Utah veterinarians warn of skin-piercing foxtail seeds

SALT LAKE CITY — A few times each week, veterinarians at Sugar House Veterinary Hospital see pets brought in with foxtails caught in their fur, skin, and just about anywhere they can burrow.

Foxtails are also known as wild barley, needle grass, spear grass, and are part of the grass along the foothills, canals and just about anywhere you can find weeds in Utah.  The drier they get, the worse for your pet.

"They`re so sharp at the tip they can enter right through the skin and they will migrate and because of the nature of the tuft of the plant fibers, they don`t back out. They keep going forward," explained Dr. Eric Belnap.

Belnap  said foxtails can be easy to spot if you know what to look for and where.  Most commonly, foxtails are found in feet, ears, and buried in the fur coat.

"We've had dogs where we've  pulled 30 or 40 out of [those areas]," Belnap said.

Belnap said the way to find them is to search through the fur, but if you are having a hard time, there are other symptoms that indicate a foxtail on your pet.

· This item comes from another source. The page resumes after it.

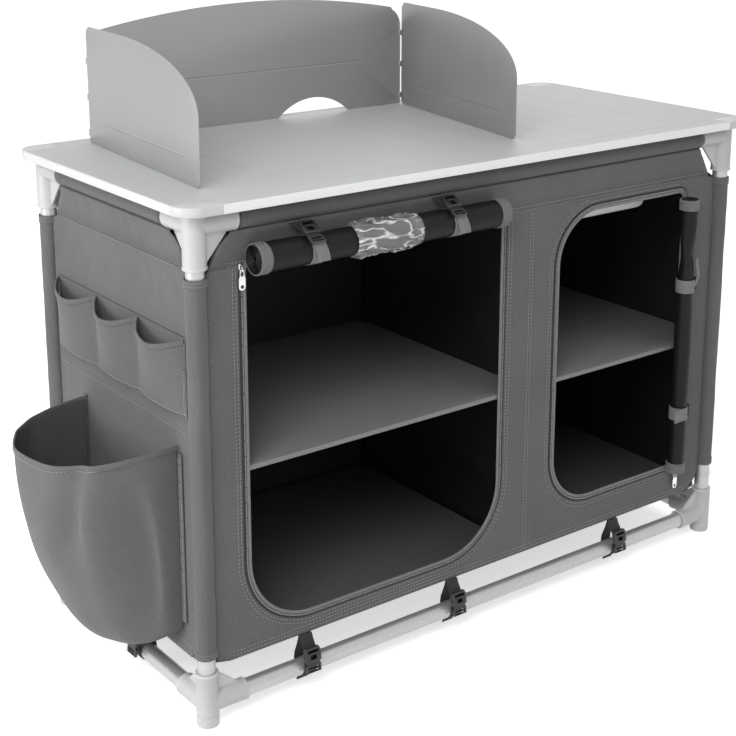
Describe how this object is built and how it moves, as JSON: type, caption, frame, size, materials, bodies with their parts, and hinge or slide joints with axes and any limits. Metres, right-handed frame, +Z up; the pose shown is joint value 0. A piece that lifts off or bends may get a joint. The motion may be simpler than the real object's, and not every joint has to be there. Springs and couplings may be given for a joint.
{
  "type": "camp kitchen unit",
  "caption": "Folding camp kitchen unit: boarded worktop with a lift-out basin and hinged windshield on an aluminium tube frame holding a zipped fabric cupboard.",
  "frame": {"origin": "on the ground, under the middle of the whole unit's bounding box", "axes": "+X to the right seen from the front, +Y from the doors to the back, +Z up"},
  "size_m": [1.3064, 0.5588, 1.01],
  "materials": {
    "aluminium": "satin anodised tube",
    "corner_plastic": "light grey moulded plastic",
    "worktop_board": "fibre board with a light grey satin laminate",
    "steel_sheet": "thin sheet with a dull mill finish",
    "basin_plastic": "light grey moulded plastic",
    "shelf_board": "thin fibre board, grey laminate",
    "canvas": "coated woven polyester, dark grey",
    "webbing": "woven strap with a black buckle",
    "zip_metal": "bright nickelled zip parts"
  },
  "bodies": {
    "frame": {"leg_front_left": "aluminium", "leg_front_right": "aluminium", "leg_back_left": "aluminium", "leg_back_right": "aluminium", "top_rail_front": "aluminium", "top_rail_back": "aluminium", "top_rail_left": "aluminium", "top_rail_right": "aluminium", "low_rail_front": "aluminium", "low_rail_back": "aluminium", "low_rail_left": "aluminium", "low_rail_right": "aluminium", "top_connector_front_left": "corner_plastic", "top_connector_front_right": "corner_plastic", "top_connector_back_left": "corner_plastic", "top_connector_back_right": "corner_plastic", "foot_connector_front_left": "corner_plastic", "foot_connector_front_right": "corner_plastic", "foot_connector_back_left": "corner_plastic", "foot_connector_back_right": "corner_plastic", "shelf_left": "shelf_board", "shelf_right": "shelf_board", "floor_board_left": "shelf_board", "floor_board_right": "shelf_board", "cabinet_front": "canvas", "cabinet_back": "canvas", "cabinet_left": "canvas", "cabinet_right": "canvas", "cabinet_inner": "canvas", "cutlery_pocket": "canvas", "bottle_bag": "canvas", "left_door_roll": "canvas", "right_door_roll": "canvas", "tie_front_1": "webbing", "tie_front_2": "webbing", "tie_front_3": "webbing", "tie_left": "webbing", "tie_right": "webbing", "left_zip_slider": "zip_metal", "right_zip_slider": "zip_metal"},
    "worktop": {"worktop_rim_front": "aluminium", "worktop_rim_back": "aluminium", "worktop_frame": "worktop_board", "worktop_end_right": "worktop_board", "basin_seat": "worktop_board", "corner_cap_front_left": "corner_plastic", "corner_cap_front_right": "corner_plastic", "corner_cap_back_left": "corner_plastic", "corner_cap_back_right": "corner_plastic", "worktop_board_1": "worktop_board", "worktop_board_2": "worktop_board", "worktop_board_3": "worktop_board"},
    "windshield": {"windshield_back": "steel_sheet"},
    "wing_left": {"windshield_wing_left": "steel_sheet"},
    "wing_right": {"windshield_wing_right": "steel_sheet"},
    "basin": {"sink_basin": "basin_plastic"},
    "lid": {"sink_lid": "worktop_board"},
    "pull_left": {"left_zip_pull": "zip_metal"},
    "pull_right": {"right_zip_pull": "zip_metal"}
  },
  "joints": [
    {"name": "worktop_lift", "type": "slide", "parent": "frame", "child": "worktop", "axis": [0, 0, 1], "range_m": [0, 0.2]},
    {"name": "windshield_lift", "type": "slide", "parent": "worktop", "child": "windshield", "axis": [0, 0, 1], "range_m": [0, 0.06]},
    {"name": "wing_left_hinge", "type": "hinge", "parent": "windshield", "child": "wing_left", "pos_m": [-0.39235, 0.24545, 0.8003], "axis": [0, 0, 1], "range_deg": [-84, 93]},
    {"name": "wing_right_hinge", "type": "hinge", "parent": "windshield", "child": "wing_right", "pos_m": [0.24765, 0.24545, 0.8003], "axis": [0, 0, -1], "range_deg": [-100, 75]},
    {"name": "basin_lift", "type": "slide", "parent": "worktop", "child": "basin", "axis": [0, 0, 1], "range_m": [0, 0.16]},
    {"name": "lid_lift", "type": "slide", "parent": "basin", "child": "lid", "axis": [0, 0, 1], "range_m": [0, 0.1]},
    {"name": "left_zip_pull_swing", "type": "hinge", "parent": "frame", "child": "pull_left", "pos_m": [-0.40335, -0.22805, 0.6925], "axis": [-1, 0, 0], "range_deg": [0, 150]},
    {"name": "right_zip_pull_swing", "type": "hinge", "parent": "frame", "child": "pull_right", "pos_m": [0.53365, -0.22805, 0.138], "axis": [-1, 0, 0], "range_deg": [0, 85]}
  ]
}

"In between the toes, you'll get these little bubbles and they might get a little scabby, bloody area where the foxtail has entered into the foot. The dog might be licking, might be limping, might not want to walk or move or be very uncomfortable," Belnap said.  Also, if in the ear, the dog may keep shaking its head.  If in the nose, the dog may keep sneezing.

It is rare, but Belnap said foxtails can get inside the ears and rupture an eardrum or get in the throat and perforate the tonsils or esophagus.  Belnap said usually you can spot a foxtail or the aforementioned symptoms and take your pet to the vet before it becomes too dangerous.

Belnap suggested preventing foxtails from getting in the fur in the first place by keeping your dog out of tall grass while hiking or by maintaining the dry grass in your own yard.  If you need help pulling foxtails out of your pets fur, take them to your vet.